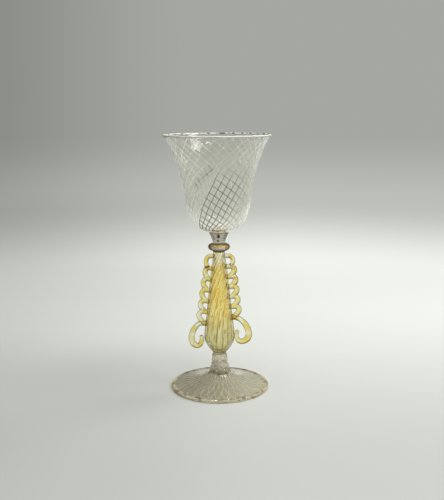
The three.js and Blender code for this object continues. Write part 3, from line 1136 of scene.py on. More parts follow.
@dataclass
class Knops:
    """The two solid clear beads between foot and stem."""

    effects: Effects
    seat_radius: float = 7 * MM
    waist_radius: float = 5.7 * MM
    bead_radius: float = 5.95 * MM
    stem_radius: float = 4.75 * MM
    lobes: int = 6
    lobe_depth: float = 0.22 * MM
    lobe_twist: float = math.pi / 3
    # The lower knop's lobes are so many times deeper.
    knop_lobe_factor: float = 3
    sides: int = 96
    knop_steps: int = 6
    bead_low_steps: int = 8
    bead_high_steps: int = 12
    knop_shares: tuple = ((0, 0), (0.05, 0.25), (0.18, 0.44), (0.82, 0.62), (1, 1))
    # How far up the upper bead is widest.
    widest_share: float = 0.36

    def foot_knop_mesh(self) -> bmesh.types.BMesh:
        """The squat bead that spreads on to the foot.

        Returns:
            The bead's mesh.
        """
        low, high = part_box("foot_knop")
        seat, waist = Vector((self.seat_radius, low.z)), Vector((self.waist_radius, high.z))
        profile = [
            Vector((0, low.z - FUSED)),
            Vector((self.seat_radius, low.z - FUSED)),
            *share_outline(self.knop_shares, seat, waist, self.knop_steps),
            Vector((0, high.z)),
        ]
        depth = self.knop_lobe_factor * self.lobe_depth
        return self.lobed(turned(profile, self.sides), low.z, high.z - low.z, depth)

    def bead_mesh(self) -> bmesh.types.BMesh:
        """The round bead with shallow twisted lobes.

        Returns:
            The bead's mesh.
        """
        low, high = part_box("bead_knop")
        height = high.z - low.z
        foot = Vector((self.waist_radius, low.z - FUSED))
        widest = Vector((self.bead_radius, low.z + height * self.widest_share))
        top = Vector((self.stem_radius, high.z))
        outline = [
            Vector((0, low.z - FUSED)),
            foot,
            *quarter_turn(foot, widest, self.bead_low_steps, True),
            *quarter_turn(widest, top, self.bead_high_steps, False),
            Vector((0, high.z)),
        ]
        return self.lobed(turned(outline, self.sides), low.z, height, self.lobe_depth)

    def lobed(self, bead: bmesh.types.BMesh, base: float, height: float, depth: float) -> bmesh.types.BMesh:
        """Gives a bead its twisted lobes.

        Args:
            bead: The plain bead.
            base: The height that it starts at.
            height: Its height.
            depth: How far the lobes stand out and in.

        Returns:
            The same bead.
        """

        def place(radius: float, angle: float, z: float) -> tuple[float, float, float]:
            """Moves one point out or in.

            Args:
                radius: The point's radius.
                angle: Its angle.
                z: Its height.

            Returns:
                Its new radius, angle and height.
            """
            up = clamped((z - base) / height)
            lobe = depth * math.sin(math.pi * up) * math.cos(self.lobes * angle)
            return (radius + lobe if radius > CORE else radius), angle + self.lobe_twist * up, z

        reshape(bead, place)
        return bead

    def build(self) -> None:
        """Builds both knops."""
        lower = CloudedGlass(
            "lower_knop_glass",
            tint=(1.0, 0.99, 0.88),
            outline=(0.45, 0.4, 0.28),
            ripple_scale=180.0,
            ripple_depth=0.3 * MM,
            roughness=0.01,
            clearness=0.65,
            patch=(0.6, 0.55, 0.34),
            patch_scale=420.0,
        )
        bead = CloudedGlass(
            "bead_knop_glass",
            tint=(0.86, 0.82, 0.66),
            outline=(0.32, 0.28, 0.2),
            ripple_scale=200.0,
            ripple_depth=0.14 * MM,
            roughness=0.03,
            outline_start=0.5,
            clearness=0.75,
            patch=(0.66, 0.58, 0.44),
            patch_scale=420.0,
        )
        make_piece("lower_knop", self.foot_knop_mesh(), lower.build(self.effects), Slot.CLEAR, "foot_knop")
        make_piece("upper_bead_knop", self.bead_mesh(), bead.build(self.effects), Slot.CLEAR, "bead_knop")


@dataclass
class Stem:
    """The hollow ribbed stem, twisted hardest near its neck."""

    effects: Effects
    foot_radius: float = 4.75 * MM
    belly_radius: float = 11.2 * MM
    belly_height: float = 12.6 * MM
    neck_radius: float = 4.45 * MM
    wall: float = 0.9 * MM
    base_thickness: float = 1.2 * MM
    # How far from the stem's foot and its top the bubble's wall ends, and how far below the top it closes.
    bubble_start: float = 3.6 * MM
    bubble_taper: float = 1.2 * MM
    bubble_end: float = 0.25 * MM
    ribs: int = 16
    rib_depth: float = 0.42 * MM
    # What that depth is divided by for how far they stand out and in, outside and in the bubble.
    outer_rib_divisor: float = 2
    inner_rib_divisor: float = 5
    # Nearer to the axis than this there are no ribs.
    rib_start: float = 3.4 * MM
    twist: float = 0.83 * math.pi
    twist_power: float = 3
    rib_fade_share: float = 0.12
    sides: int = 192
    outline_steps: int = 8
    dome_steps: int = 10
    floor_steps: int = 8
    foot_shares: tuple = ((0, 0), (0.09, 0.1), (0.26, 0.22), (0.49, 0.38), (0.8, 0.62), (0.97, 0.86), (1, 1))
    taper_shares: tuple = (
        (0.995, 0.03),
        (0.945, 0.1),
        (0.765, 0.26),
        (0.58, 0.44),
        (0.415, 0.62),
        (0.262, 0.75),
        (0.11, 0.86),
        (0.012, 0.94),
        (0, 1),
    )
    base: float = field(init=False)
    length: float = field(init=False)

    def __post_init__(self) -> None:
        """Takes the stem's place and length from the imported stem."""
        low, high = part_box("stem_baluster")
        self.base, self.length = low.z, high.z - low.z

    def outline(self) -> Outline:
        """The stem's mean outer outline, half-way between ribs and furrows.

        Returns:
            Points of radius and height, from the bottom up.
        """
        swell = self.belly_radius - self.foot_radius
        taper = self.belly_radius - self.neck_radius
        above = self.length - self.belly_height
        points = [
            Vector((self.foot_radius + swell * a, self.base + self.belly_height * b))
            for a, b in self.foot_shares
        ]
        points += [
            Vector((self.neck_radius + taper * a, self.base + self.belly_height + above * b))
            for a, b in self.taper_shares
        ]
        return smooth_line(points, self.outline_steps)

    def radius_at(self, height: float) -> float:
        """The stem's mean outer radius at a height above the table."""
        return value_at(self.outline(), height)

    def mesh(self) -> bmesh.types.BMesh:
        """The stem with the bubble inside it, whose faces point into the bubble.

        Returns:
            The stem's mesh.
        """
        outer = self.outline()
        top = self.base + self.length
        bubble = [
            point
            for point in reversed(offset_outline(outer, self.wall))
            if self.base + self.bubble_start < point.y < top - self.bubble_taper
        ]
        dome = quarter_turn(bubble[0], Vector((0, top - self.bubble_end)), self.dome_steps, False)
        bottom = Vector((0, self.base + self.base_thickness))
        floor = quarter_turn(bubble[-1], bottom, self.floor_steps, False)
        outside = [
            Vector((0, self.base - FUSED)),
            Vector((self.foot_radius, self.base - FUSED)),
            *outer,
            Vector((0, top)),
        ]
        hollow = turned([*reversed(dome), *bubble, *floor], self.sides)
        bmesh.ops.reverse_faces(hollow, faces=hollow.faces[:])
        stem = gather((turned(outside, self.sides), hollow))

        def ribbed(radius: float, angle: float, z: float) -> tuple[float, float, float]:
            """Raises the ribs and twists them round the stem.

            Args:
                radius: The point's radius.
                angle: Its angle.
                z: Its height.

            Returns:
                Its new radius, angle and height.
            """
            up = clamped((z - self.base) / self.length)
            fade = min(1, up / self.rib_fade_share, (1 - up) / self.rib_fade_share)
            outside = radius > value_at(outer, z) - self.wall / 2
            depth = self.rib_depth / (self.outer_rib_divisor if outside else self.inner_rib_divisor)
            rib = depth * fade * math.cos(self.ribs * angle) if radius > self.rib_start else 0.0
            return radius + rib, angle + self.twist * up**self.twist_power, z

        reshape(stem, ribbed)
        return stem

    def build(self) -> None:
        """Builds the stem."""
        finish = RibbedGlass(
            "gold_ribbed_glass",
            tint=(1.0, 0.97, 0.7),
            outline=(0.6, 0.46, 0.22),
            ripple_scale=300.0,
            ripple_depth=0.04 * MM,
            outline_start=0.52,
            outline_end=0.88,
            ribs=self.ribs,
        )
        make_piece("ribbed_hollow_stem", self.mesh(), finish.build(self.effects), Slot.GOLD, "stem_baluster")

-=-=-

TASK GOAL:
Return exactly, please, the lines of the material from the first one down to and including the line where "return self.lobed(turned(profile, self.sides), low.z, high.z" appears.

RESPONSE FOR THIS EXERCISE:
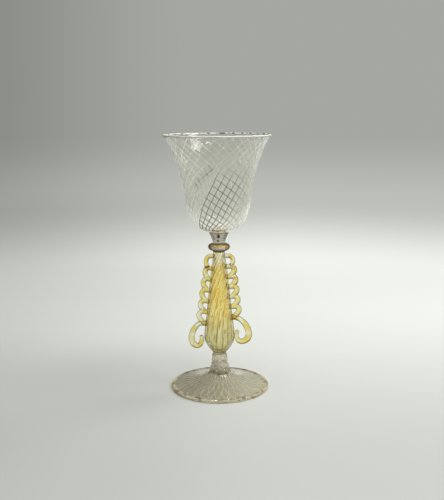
The three.js and Blender code for this object continues. Write part 3, from line 1136 of scene.py on. More parts follow.
@dataclass
class Knops:
    """The two solid clear beads between foot and stem."""

    effects: Effects
    seat_radius: float = 7 * MM
    waist_radius: float = 5.7 * MM
    bead_radius: float = 5.95 * MM
    stem_radius: float = 4.75 * MM
    lobes: int = 6
    lobe_depth: float = 0.22 * MM
    lobe_twist: float = math.pi / 3
    # The lower knop's lobes are so many times deeper.
    knop_lobe_factor: float = 3
    sides: int = 96
    knop_steps: int = 6
    bead_low_steps: int = 8
    bead_high_steps: int = 12
    knop_shares: tuple = ((0, 0), (0.05, 0.25), (0.18, 0.44), (0.82, 0.62), (1, 1))
    # How far up the upper bead is widest.
    widest_share: float = 0.36

    def foot_knop_mesh(self) -> bmesh.types.BMesh:
        """The squat bead that spreads on to the foot.

        Returns:
            The bead's mesh.
        """
        low, high = part_box("foot_knop")
        seat, waist = Vector((self.seat_radius, low.z)), Vector((self.waist_radius, high.z))
        profile = [
            Vector((0, low.z - FUSED)),
            Vector((self.seat_radius, low.z - FUSED)),
            *share_outline(self.knop_shares, seat, waist, self.knop_steps),
            Vector((0, high.z)),
        ]
        depth = self.knop_lobe_factor * self.lobe_depth
        return self.lobed(turned(profile, self.sides), low.z, high.z - low.z, depth)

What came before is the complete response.